The term "represent" is defined in Section 112.312(22), Florida Statutes, to mean:
actual physical attendance on behalf of a client in an agency proceeding, the writing of letters or filing of documents on behalf of a client, and personal communications made with the officers or employees of any agency on behalf of a client.
In our view, you would not be personally representing another person or entity for compensation before a state agency when negotiating with the law firm to extend the contract for expert witness services or when acting in your capacity as an expert witness in fulfillment of that contract and testifying in court, consulting with counsel, or communicating with other agents and employees of DFS1. An "expert witness" is "A witness qualified by knowledge, skill, experience, training, or education to provide a scientific, technical, or other specialized opinion about the evidence or a fact issue." Black's Law Dictionary, 7th Ed., p. 1597. These responsibilities and actions do not involve representing another in the same sense that an attorney or other advocate represents a client or employer in seeking to influence the actions of an agency.

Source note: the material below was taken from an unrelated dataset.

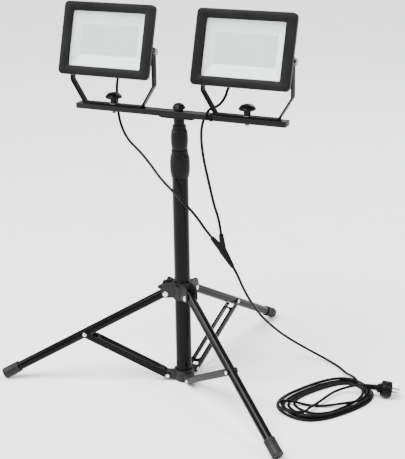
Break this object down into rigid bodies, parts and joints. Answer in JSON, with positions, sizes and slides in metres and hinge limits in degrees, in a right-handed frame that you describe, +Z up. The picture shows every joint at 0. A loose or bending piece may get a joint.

Accordingly, we find that no prohibited conflict of interest would be created were you, a Member of the House of Representatives, to continue to be engaged as an expert witness for a law firm that is representing the Department of Financial Services in an insurance insolvency litigation matter.
ORDERED by the State of Florida Commission on Ethics meeting in public session on April 1, 2011 and RENDERED this 6th day of April, 2011.
[Copies of Commission on Ethics opinions referenced in this opinion may be obtained through the Commissionís Internet web site: www.ethics.state.fl.us/ or by contacting the Commission on Ethics directly.]
We would distinguish these actions from, for example, actions taken to represent the LLC before a state agency in an attempt to secure business from that agency. See CEO 84-9 and Complaint No. 90-86, In re Michael Langton (1992).